> _EXERCISE DETAILS_
Exactly and only the lines from the one containing "for name, cuff" through the one containing "if empty is" are to be repeated, both ends included.

(Part of a data file)
====
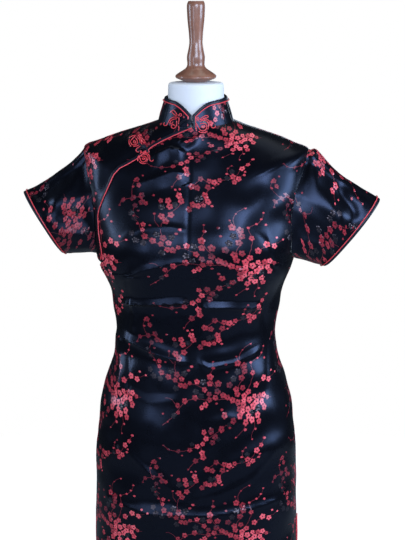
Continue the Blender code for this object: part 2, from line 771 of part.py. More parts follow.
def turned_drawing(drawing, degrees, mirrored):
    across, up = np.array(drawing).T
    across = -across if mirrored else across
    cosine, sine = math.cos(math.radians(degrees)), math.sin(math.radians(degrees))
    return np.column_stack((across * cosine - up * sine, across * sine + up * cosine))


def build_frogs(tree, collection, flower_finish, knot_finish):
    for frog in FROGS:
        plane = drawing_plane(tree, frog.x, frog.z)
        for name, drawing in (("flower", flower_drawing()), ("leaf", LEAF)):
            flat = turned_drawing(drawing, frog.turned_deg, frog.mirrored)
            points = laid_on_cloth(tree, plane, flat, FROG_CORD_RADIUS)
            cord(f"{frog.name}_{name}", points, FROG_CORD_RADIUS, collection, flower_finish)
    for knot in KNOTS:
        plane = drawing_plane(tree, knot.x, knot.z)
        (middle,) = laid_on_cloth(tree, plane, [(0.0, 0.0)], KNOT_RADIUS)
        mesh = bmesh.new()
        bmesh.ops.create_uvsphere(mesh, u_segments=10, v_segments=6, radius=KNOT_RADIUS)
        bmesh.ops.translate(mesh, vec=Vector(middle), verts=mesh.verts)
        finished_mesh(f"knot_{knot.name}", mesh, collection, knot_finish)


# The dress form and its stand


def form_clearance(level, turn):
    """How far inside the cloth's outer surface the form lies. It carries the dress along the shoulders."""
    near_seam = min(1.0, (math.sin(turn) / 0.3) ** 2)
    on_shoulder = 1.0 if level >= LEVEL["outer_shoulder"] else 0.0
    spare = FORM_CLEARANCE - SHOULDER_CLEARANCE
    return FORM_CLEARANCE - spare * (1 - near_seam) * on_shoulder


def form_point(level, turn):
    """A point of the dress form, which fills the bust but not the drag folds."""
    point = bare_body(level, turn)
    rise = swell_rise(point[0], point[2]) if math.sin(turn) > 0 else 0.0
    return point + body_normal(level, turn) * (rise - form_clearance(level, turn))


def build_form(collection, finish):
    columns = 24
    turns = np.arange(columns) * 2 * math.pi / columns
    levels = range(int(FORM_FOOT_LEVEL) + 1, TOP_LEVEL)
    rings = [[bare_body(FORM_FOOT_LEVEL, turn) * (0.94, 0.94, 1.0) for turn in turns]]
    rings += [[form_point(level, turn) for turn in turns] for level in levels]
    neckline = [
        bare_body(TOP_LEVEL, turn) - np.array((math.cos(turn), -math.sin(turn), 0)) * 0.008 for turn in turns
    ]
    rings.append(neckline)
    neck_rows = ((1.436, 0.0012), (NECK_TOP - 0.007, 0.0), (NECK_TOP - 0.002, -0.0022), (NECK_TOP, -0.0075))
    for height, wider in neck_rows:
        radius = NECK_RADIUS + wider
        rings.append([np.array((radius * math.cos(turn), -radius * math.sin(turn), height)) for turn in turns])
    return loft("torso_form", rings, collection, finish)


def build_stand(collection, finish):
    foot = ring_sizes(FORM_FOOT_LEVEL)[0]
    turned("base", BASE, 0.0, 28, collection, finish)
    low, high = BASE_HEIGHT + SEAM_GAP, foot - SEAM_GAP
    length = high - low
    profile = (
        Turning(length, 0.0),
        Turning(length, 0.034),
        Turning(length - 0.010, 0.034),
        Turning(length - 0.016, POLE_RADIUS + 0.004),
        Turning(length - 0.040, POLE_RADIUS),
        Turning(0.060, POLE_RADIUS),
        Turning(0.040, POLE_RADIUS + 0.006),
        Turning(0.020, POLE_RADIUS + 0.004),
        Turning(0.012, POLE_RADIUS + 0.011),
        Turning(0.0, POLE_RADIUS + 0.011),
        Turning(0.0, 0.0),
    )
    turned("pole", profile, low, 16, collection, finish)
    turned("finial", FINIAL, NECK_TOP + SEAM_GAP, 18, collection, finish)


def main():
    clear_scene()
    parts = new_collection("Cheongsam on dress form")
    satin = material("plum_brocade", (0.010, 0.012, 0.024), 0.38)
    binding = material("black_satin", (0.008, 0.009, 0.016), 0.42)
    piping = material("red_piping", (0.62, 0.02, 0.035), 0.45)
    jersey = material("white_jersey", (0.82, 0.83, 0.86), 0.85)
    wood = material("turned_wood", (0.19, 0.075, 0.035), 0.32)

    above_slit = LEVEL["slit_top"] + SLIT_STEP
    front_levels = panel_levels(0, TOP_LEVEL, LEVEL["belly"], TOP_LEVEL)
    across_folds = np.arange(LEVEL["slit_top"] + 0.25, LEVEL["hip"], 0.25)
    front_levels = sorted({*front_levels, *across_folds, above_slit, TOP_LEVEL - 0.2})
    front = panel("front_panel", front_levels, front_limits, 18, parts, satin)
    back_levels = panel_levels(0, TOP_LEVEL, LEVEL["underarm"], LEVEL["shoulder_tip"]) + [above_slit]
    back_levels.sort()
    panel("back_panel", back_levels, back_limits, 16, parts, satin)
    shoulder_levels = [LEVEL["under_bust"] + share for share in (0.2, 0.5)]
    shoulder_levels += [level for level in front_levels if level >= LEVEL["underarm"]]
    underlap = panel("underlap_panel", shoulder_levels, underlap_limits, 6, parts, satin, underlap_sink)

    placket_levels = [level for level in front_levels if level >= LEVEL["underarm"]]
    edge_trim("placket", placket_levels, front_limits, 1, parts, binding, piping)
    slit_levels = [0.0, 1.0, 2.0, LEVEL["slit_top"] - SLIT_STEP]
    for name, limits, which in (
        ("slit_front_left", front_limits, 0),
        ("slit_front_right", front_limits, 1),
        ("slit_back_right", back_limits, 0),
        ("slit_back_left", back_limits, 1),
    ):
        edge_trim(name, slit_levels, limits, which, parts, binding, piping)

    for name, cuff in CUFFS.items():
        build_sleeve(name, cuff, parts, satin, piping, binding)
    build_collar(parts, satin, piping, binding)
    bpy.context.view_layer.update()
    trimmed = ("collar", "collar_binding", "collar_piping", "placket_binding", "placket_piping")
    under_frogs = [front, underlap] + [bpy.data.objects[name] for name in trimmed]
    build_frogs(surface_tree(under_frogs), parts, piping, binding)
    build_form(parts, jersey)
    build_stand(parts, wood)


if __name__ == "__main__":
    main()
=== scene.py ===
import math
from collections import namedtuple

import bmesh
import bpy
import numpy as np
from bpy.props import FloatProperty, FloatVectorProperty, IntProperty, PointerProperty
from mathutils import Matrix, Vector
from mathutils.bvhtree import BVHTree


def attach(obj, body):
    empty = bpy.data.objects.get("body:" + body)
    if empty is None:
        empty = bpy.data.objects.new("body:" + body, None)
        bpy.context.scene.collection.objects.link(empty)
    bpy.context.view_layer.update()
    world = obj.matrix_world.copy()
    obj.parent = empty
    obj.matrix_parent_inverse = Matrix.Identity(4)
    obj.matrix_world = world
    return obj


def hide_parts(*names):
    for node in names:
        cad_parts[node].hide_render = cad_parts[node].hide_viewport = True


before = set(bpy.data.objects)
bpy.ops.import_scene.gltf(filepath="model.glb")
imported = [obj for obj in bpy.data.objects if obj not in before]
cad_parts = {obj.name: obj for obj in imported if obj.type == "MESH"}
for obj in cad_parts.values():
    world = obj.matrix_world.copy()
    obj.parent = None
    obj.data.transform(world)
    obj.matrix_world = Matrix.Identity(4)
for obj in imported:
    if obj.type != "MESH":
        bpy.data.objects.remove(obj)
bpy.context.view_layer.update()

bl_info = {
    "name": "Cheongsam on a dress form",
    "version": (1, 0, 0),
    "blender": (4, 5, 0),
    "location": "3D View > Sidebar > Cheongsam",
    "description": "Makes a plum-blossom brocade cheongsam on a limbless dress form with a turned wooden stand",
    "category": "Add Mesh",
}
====
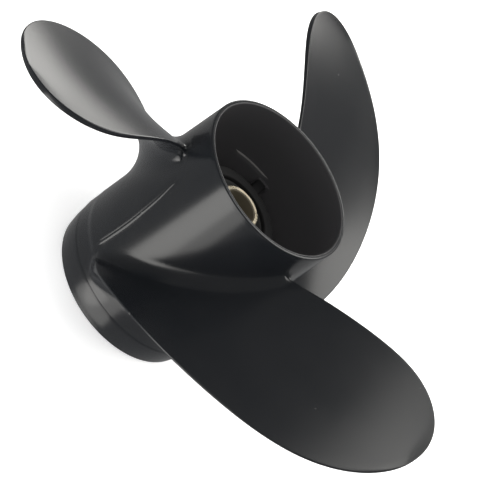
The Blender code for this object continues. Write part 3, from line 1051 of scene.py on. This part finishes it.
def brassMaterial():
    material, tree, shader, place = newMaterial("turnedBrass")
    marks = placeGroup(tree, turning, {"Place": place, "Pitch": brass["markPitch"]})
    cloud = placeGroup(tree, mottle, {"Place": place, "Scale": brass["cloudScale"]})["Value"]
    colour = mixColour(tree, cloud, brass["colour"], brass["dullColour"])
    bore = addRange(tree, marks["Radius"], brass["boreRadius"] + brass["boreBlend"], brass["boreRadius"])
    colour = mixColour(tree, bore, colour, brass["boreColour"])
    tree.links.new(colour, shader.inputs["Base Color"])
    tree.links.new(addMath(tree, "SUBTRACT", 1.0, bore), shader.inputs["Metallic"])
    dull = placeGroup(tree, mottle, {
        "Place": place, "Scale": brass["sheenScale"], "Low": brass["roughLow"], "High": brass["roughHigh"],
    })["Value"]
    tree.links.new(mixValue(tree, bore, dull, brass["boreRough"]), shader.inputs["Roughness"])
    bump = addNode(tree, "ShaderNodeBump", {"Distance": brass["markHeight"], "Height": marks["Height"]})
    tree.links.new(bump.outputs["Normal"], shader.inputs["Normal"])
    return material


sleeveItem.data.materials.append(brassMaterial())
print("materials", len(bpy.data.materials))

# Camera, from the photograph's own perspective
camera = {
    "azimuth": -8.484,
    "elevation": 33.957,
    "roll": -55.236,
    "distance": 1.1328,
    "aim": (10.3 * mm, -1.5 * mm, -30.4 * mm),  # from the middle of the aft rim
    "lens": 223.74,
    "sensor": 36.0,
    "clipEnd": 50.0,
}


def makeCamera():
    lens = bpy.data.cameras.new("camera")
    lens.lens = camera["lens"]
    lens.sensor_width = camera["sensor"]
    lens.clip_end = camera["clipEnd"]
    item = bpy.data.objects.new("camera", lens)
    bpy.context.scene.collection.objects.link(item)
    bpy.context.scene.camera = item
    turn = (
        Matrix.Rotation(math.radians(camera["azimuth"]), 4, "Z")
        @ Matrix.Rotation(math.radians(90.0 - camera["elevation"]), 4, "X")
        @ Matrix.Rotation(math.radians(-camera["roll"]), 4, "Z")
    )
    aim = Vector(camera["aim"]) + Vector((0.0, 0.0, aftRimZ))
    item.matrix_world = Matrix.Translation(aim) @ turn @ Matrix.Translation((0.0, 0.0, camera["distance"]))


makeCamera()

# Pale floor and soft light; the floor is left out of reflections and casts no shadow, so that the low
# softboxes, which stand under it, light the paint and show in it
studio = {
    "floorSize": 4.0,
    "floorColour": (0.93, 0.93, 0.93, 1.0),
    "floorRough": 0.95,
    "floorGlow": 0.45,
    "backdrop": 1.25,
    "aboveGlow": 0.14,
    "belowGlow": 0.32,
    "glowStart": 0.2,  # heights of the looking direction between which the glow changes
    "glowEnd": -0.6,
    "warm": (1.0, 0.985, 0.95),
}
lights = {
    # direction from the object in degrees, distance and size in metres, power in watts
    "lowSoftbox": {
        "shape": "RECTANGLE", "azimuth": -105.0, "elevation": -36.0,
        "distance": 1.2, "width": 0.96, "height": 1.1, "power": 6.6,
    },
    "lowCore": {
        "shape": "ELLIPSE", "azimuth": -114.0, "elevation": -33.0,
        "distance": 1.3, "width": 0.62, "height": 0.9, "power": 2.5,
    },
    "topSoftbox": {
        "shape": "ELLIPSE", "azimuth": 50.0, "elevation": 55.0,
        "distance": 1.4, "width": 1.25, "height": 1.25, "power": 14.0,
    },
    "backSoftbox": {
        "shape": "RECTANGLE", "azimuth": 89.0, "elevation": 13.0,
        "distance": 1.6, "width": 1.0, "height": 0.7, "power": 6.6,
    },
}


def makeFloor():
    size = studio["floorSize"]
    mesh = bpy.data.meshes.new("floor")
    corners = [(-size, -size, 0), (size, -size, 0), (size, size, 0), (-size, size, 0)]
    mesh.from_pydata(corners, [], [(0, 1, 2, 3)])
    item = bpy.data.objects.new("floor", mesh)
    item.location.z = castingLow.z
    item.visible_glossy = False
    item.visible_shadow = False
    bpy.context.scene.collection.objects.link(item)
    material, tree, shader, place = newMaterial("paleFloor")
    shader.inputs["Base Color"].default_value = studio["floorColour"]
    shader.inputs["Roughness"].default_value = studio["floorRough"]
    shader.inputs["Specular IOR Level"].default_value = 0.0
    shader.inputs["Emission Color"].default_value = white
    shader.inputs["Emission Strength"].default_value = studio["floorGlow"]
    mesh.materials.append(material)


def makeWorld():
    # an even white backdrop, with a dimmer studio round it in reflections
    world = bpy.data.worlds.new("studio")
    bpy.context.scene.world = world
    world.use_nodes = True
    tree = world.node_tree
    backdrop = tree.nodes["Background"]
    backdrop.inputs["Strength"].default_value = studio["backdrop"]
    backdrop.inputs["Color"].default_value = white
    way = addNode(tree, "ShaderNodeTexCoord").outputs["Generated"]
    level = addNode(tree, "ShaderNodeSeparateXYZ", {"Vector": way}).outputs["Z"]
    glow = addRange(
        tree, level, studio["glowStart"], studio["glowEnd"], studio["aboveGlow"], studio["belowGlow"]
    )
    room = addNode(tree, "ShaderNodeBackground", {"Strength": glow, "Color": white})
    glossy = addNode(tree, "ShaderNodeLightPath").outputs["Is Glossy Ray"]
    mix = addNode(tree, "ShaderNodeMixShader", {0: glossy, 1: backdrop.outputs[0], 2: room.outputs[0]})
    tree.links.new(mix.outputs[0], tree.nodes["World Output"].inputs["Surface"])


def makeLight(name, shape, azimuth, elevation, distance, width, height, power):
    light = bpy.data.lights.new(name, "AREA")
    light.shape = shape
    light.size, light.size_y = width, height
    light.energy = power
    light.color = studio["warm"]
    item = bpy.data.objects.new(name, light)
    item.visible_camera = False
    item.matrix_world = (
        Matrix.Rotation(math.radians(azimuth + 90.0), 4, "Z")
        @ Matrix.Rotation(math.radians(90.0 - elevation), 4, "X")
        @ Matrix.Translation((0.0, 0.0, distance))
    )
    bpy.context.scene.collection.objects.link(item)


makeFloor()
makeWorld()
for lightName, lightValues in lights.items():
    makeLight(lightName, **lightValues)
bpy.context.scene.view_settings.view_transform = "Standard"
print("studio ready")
====
> _SOLUTION TO THE PROBLEM_
    for name, cuff in CUFFS.items():
        build_sleeve(name, cuff, parts, satin, piping, binding)
    build_collar(parts, satin, piping, binding)
    bpy.context.view_layer.update()
    trimmed = ("collar", "collar_binding", "collar_piping", "placket_binding", "placket_piping")
    under_frogs = [front, underlap] + [bpy.data.objects[name] for name in trimmed]
    build_frogs(surface_tree(under_frogs), parts, piping, binding)
    build_form(parts, jersey)
    build_stand(parts, wood)


if __name__ == "__main__":
    main()
=== scene.py ===
import math
from collections import namedtuple

import bmesh
import bpy
import numpy as np
from bpy.props import FloatProperty, FloatVectorProperty, IntProperty, PointerProperty
from mathutils import Matrix, Vector
from mathutils.bvhtree import BVHTree


def attach(obj, body):
    empty = bpy.data.objects.get("body:" + body)
    if empty is None:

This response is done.